TWO weeks before lockdown I spied a man at my local Tesco in full fatigues, and matching ninja face mask darting nervously along the aisles nudging items into his basket. I fumbled for my phone thinking he looked so strikingly out of place that a Twitter picture opportunity surely presented itself. I was too slow with the phone and I thought stalking him around the shop might increase, what I perceived as, his paranoia.

Instead, me and a couple of onlookers had a giggle about it. Cut to four bizarre months later and today masks become mandatory in shops in Scotland, newspaper headlines scream out “Not wearing a mask should be as taboo as drink-driving, say leading scientists”, face coverings have become designer fashion accessories and the humble mask has somehow even managed to become one of the most divisive political issues of our time. Wow.

This week Nobel Prize-winning biologist Professor Sir Venki Ramakrishnan said that everyone should wear a face-covering inside public spaces, and pointed to lamentable figures which showed only 25% of British people wearing masks compared to 83% in Italy in April. “If all of us wear one” he said “we protect each other and thereby ourselves, reducing transmission.”

He argued that a stronger, clearer message from government was needed to persuade a “sceptical” public about the benefits of face coverings. As if to prove his point, the very next day, launching his much-lauded meal voucher scheme, pin-up Chancellor Rishi Sunak beamed at me through the camera lens as he served two plates of steaming food to bewildered restaurant goers. He was all winning smiles and shiny hair but, notably, no mask.

In fact, you’d be hard-pressed to think of any UK cabinet ministers on recent photo opportunities who’ve sported a mask. In Scotland, Nicola Sturgeon’s donning of a tartan face mask in June, as well as bringing “a tsunami of sales” for the company which made it, finally sent a bold, public health message from the top about the efficacy of masks.

At the end of April the First Minister, in what was seen as the first divergence from UK Government policy, was advising us to wear them, just weeks after her own clinical director had said to BBC Radio Scotland: “People don’t wear them properly…they’re uncomfortable. Masks are not fun.” Whilst the FM was dishing out the advice here, in London professor Angela MacLean from SAGE told us that the effect of face coverings against the virus was “small”, whilst Matt Hancock insisted the Scottish Government’s advice was based on “weak science”.

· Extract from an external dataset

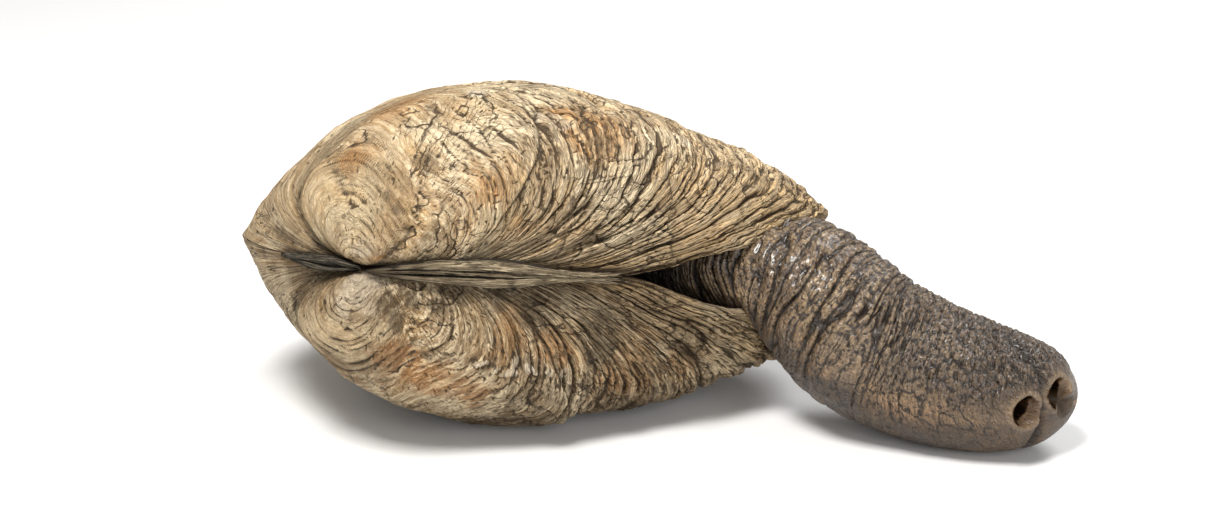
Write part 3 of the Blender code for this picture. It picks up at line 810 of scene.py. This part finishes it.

By May 11, the UK Government had changed its mind and was advising the public to cover their faces in enclosed public spaces, and on June 15 face coverings became mandatory on public transport but not shops. Scenes from English pubs were largely devoid of mask-wearers.

What is it about a simple piece of cloth that is so difficult? OK, it does feel odd. When I wear my mask I feel self-conscious – instantly it feels like I’m the only one wearing one and everyone’s staring. Being from an immigrant background, I spent every waking hour of my childhood and adolescent years trying to fit in with my peers, and now, I feel I am actively ‘othering’ myself by practising something that’s not culturally acceptable here yet, but has been in parts of Asia.

It makes me feel panicky – my smile which ‘speaks’ to people as I pass them, is hidden, so how will they know I’m friendly. And lastly, and this is a weird one, I feel a bit mysterious, almost alluring, as my eyes become hyper expressive, like some sort of bad Bollywood actress. Sadly, this new-found sexiness is tempered by the fact the mask makes my glasses steam up, so 9 times out of 10 the moment ends with me bumping into a shelf or tripping over a freshly-sanitised basket. Whilst all these are minor inconveniences, I’m more than happy to take my chances with them rather than be responsible for passing coronavirus to a friend or my elderly next door neighbour.

What I don’t feel is that I don’t need it because I’m somehow immune as the virus hasn’t affected anyone I know, or that it is some sort of ploy by the nanny state to over-ride my civil liberties, as some people both here and in the United States believe. Reports of restaurant employees in Oklahoma being threatened and verbally abused by customers refusing to wear masks when asked, show how divisive the issue has become in America.

So, on the day face coverings become mandatory in shops here, if I’m at Tesco with my mask on (being all alluring) and I see the man in the mask and fatigues proudly sashaying down the aisles with that self-congratulatory look about him, I wont be laughing at him. I’ll probably shake his hand. Except, of course, I can’t.